-- Start --

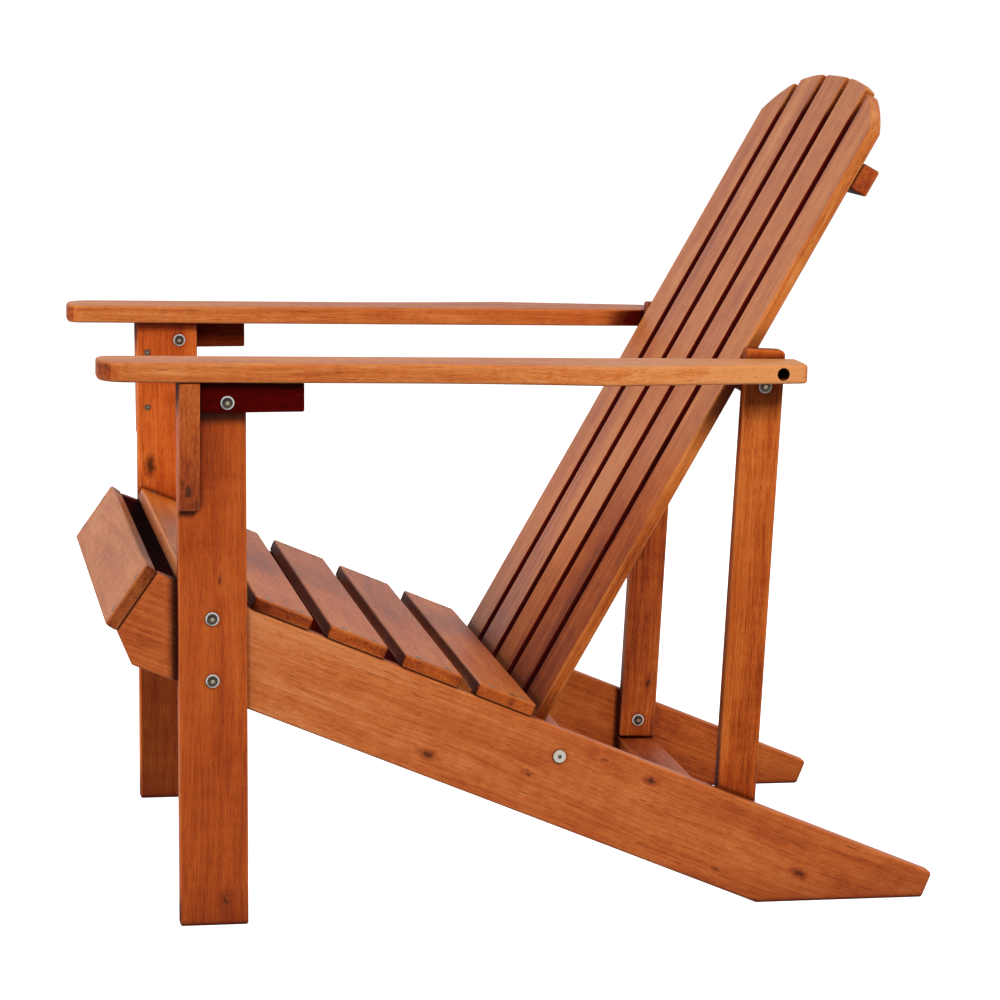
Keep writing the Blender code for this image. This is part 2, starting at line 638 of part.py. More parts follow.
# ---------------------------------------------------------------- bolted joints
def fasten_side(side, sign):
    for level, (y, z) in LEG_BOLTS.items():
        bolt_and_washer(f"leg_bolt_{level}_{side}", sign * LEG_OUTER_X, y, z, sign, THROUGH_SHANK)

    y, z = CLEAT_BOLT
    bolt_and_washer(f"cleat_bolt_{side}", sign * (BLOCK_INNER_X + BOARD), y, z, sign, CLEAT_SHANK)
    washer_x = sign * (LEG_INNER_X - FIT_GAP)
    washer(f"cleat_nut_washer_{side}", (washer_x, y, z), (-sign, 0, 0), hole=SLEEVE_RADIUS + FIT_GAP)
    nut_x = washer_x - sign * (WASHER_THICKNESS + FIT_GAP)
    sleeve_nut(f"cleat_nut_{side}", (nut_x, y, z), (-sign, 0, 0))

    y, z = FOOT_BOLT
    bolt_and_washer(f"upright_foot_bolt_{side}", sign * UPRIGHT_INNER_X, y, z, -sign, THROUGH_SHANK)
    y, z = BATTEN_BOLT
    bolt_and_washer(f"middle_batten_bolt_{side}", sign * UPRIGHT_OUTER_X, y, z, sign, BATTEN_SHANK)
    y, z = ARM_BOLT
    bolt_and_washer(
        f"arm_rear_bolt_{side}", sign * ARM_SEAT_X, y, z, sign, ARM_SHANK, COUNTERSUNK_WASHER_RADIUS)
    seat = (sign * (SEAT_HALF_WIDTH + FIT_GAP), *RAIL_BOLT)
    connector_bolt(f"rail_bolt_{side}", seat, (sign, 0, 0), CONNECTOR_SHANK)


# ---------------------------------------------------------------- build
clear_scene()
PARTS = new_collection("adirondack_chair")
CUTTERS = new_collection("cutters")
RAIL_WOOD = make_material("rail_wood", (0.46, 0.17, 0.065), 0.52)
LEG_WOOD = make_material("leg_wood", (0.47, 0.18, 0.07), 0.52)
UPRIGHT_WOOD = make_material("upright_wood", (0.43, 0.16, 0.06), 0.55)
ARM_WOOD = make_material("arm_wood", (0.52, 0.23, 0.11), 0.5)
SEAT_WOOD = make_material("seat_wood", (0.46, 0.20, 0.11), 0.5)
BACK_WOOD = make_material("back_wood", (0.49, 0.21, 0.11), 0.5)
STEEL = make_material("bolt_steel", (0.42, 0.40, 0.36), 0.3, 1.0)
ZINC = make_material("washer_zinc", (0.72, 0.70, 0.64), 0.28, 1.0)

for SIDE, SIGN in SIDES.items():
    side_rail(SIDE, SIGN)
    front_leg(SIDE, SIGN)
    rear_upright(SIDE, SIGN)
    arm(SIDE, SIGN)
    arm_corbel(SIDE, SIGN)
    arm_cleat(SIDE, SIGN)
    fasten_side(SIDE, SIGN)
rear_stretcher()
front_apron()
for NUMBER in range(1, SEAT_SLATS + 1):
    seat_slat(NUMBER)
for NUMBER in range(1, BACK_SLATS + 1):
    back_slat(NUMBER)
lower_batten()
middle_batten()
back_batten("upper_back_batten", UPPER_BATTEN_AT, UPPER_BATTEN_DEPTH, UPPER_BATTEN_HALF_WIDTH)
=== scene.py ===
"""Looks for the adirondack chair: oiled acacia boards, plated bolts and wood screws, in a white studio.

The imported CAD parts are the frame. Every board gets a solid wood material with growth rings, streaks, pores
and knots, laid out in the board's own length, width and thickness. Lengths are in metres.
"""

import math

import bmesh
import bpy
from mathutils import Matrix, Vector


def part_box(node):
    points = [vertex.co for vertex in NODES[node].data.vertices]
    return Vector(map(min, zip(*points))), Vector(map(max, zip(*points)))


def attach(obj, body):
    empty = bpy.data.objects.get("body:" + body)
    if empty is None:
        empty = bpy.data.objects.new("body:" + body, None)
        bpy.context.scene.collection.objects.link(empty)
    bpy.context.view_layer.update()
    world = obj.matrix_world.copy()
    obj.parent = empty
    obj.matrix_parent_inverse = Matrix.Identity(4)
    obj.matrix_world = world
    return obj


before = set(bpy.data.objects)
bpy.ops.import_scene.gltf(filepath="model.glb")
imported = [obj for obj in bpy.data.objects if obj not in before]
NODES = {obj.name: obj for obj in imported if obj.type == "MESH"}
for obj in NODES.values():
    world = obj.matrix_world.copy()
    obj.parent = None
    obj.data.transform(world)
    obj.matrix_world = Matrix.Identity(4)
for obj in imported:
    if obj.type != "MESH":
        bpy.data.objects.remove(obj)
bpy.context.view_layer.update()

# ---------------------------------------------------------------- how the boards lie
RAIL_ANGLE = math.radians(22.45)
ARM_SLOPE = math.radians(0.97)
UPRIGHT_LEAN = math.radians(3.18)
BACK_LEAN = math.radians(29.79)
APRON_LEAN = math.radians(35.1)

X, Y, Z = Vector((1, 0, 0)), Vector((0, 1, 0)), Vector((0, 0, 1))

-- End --

Return only the lines from the beginning of the material up to and including the line with "0, 0), CONNECTOR_SHANK)", exactly as written.

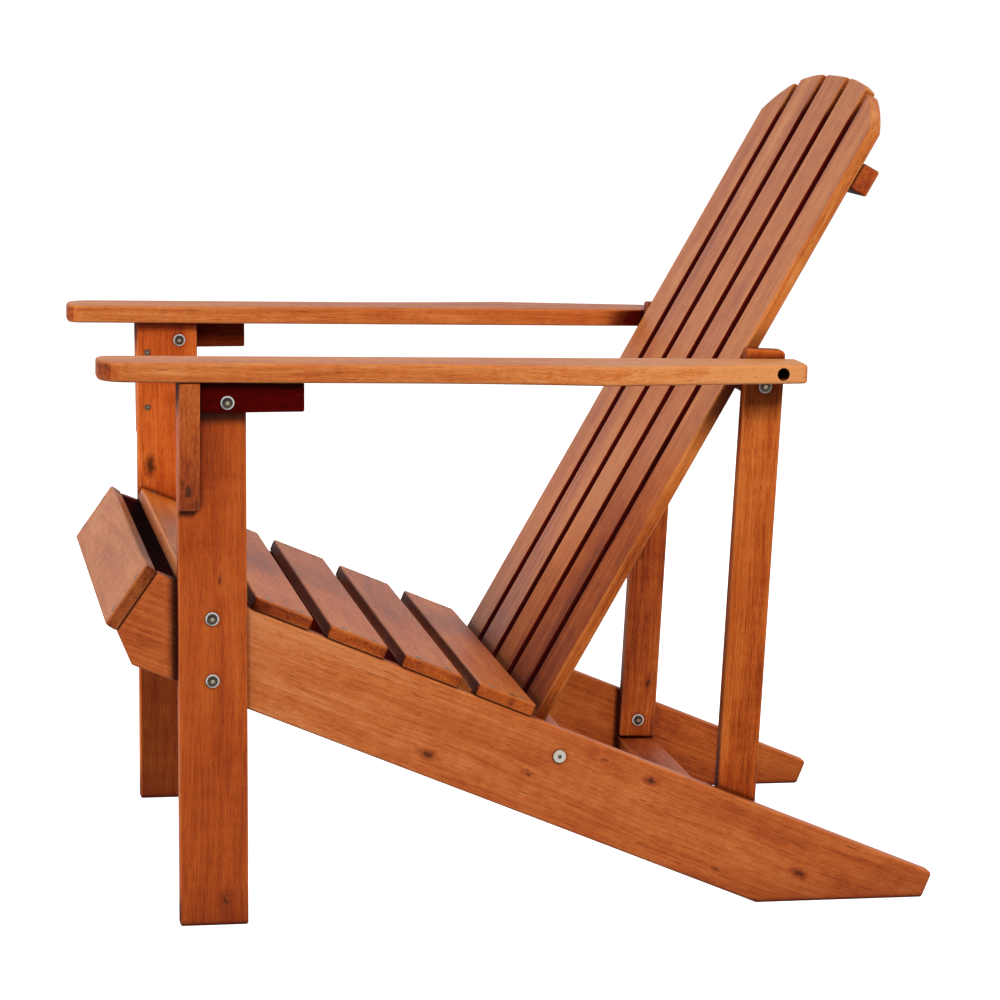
Keep writing the Blender code for this image. This is part 2, starting at line 638 of part.py. More parts follow.
# ---------------------------------------------------------------- bolted joints
def fasten_side(side, sign):
    for level, (y, z) in LEG_BOLTS.items():
        bolt_and_washer(f"leg_bolt_{level}_{side}", sign * LEG_OUTER_X, y, z, sign, THROUGH_SHANK)

    y, z = CLEAT_BOLT
    bolt_and_washer(f"cleat_bolt_{side}", sign * (BLOCK_INNER_X + BOARD), y, z, sign, CLEAT_SHANK)
    washer_x = sign * (LEG_INNER_X - FIT_GAP)
    washer(f"cleat_nut_washer_{side}", (washer_x, y, z), (-sign, 0, 0), hole=SLEEVE_RADIUS + FIT_GAP)
    nut_x = washer_x - sign * (WASHER_THICKNESS + FIT_GAP)
    sleeve_nut(f"cleat_nut_{side}", (nut_x, y, z), (-sign, 0, 0))

    y, z = FOOT_BOLT
    bolt_and_washer(f"upright_foot_bolt_{side}", sign * UPRIGHT_INNER_X, y, z, -sign, THROUGH_SHANK)
    y, z = BATTEN_BOLT
    bolt_and_washer(f"middle_batten_bolt_{side}", sign * UPRIGHT_OUTER_X, y, z, sign, BATTEN_SHANK)
    y, z = ARM_BOLT
    bolt_and_washer(
        f"arm_rear_bolt_{side}", sign * ARM_SEAT_X, y, z, sign, ARM_SHANK, COUNTERSUNK_WASHER_RADIUS)
    seat = (sign * (SEAT_HALF_WIDTH + FIT_GAP), *RAIL_BOLT)
    connector_bolt(f"rail_bolt_{side}", seat, (sign, 0, 0), CONNECTOR_SHANK)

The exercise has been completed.